After Kindertransport refugee Ben Abeles arrived in the UK from Prague aged 14, his father wrote to him begging him to get a good education so he would “count for somebody”.
More letters followed but within a year and a half, they dried up: both his father and mother were murdered in a Nazi death camp in Poland.
But Abeles turned his father’s words into a remarkable reality. He went on to become a pioneering scientist whose research into alloys changed space exploration.
Now, a trove of documents belonging to Abeles — including the missive containing that plea to study “until your precious head hurts” — has been donated by his widow, Helen, to the University of Southampton, home to one of the largest Jewish archives in western Europe.
The collection chronicles the period spent by Abeles — who died in 2020 aged 95 — flying with a Czech squadron attached to the RAF, his PhD in Israel and his work at the Radio Corporation of America.
It was here that he completed his pioneering work to co-invent a thermoelectric generator used to power space probes.
Ben Abeles and his sister Mary as infants (Photo: Ben Abeles archive)

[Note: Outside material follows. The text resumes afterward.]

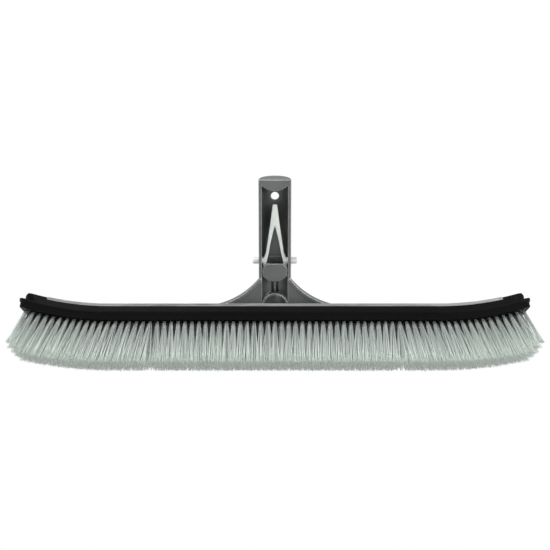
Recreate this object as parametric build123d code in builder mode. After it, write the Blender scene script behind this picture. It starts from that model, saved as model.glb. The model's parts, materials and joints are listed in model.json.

The technology was bought by Nasa and used on the space agency’s Voyager 1 and Voyager 2 missions, and on its more recent Mars rover missions, Perseverance and Curiosity.
Also in the archive is the tag placed around Abeles’ neck when he boarded the Kindertransport and, most poignantly, the other letters his parents wrote to him from Czechoslovakia.
In one of the intimate telegram-style missives from 1939, his mother tells him: “I keep all your photographs on my vanity table so that I have you in front of me all the time… At night I dream about my boy.” Another heartbreaking letter, from May 1940, reads:
Ben Abeles' sister Mary on her wedding day (Photo: Ben Abeles archive)
“It is so painful for me to know that you are so alone …On Mother’s Day I stayed in bed all day and cried my eyes out.” The next month she told him: “My dearest wish is that we could embrace one another.”
He received only two short messages after this, in August that year, via the German Red Cross.
When the war ended he returned home to Prague to discover that his mother, father and sister, Mary, had all been taken to the Trawniki concentration camp in Poland, where they were killed.
Abeles, who was born in Vienna in 1925 before living in Czechoslovakia from 1934, thought about his parents “every single day, even in his nineties”, Helen said. “It was because of them that he was so determined to make something of himself,” she said.
She added: “He would tell me that the real heroes of the Kindertransport story are the parents who, through courage and foresight, made the sacrifice to let go of their children and send them away to an unknown but hopefully happier life.”
The Ben Abeles archive can be viewed on request at the University of Southampton.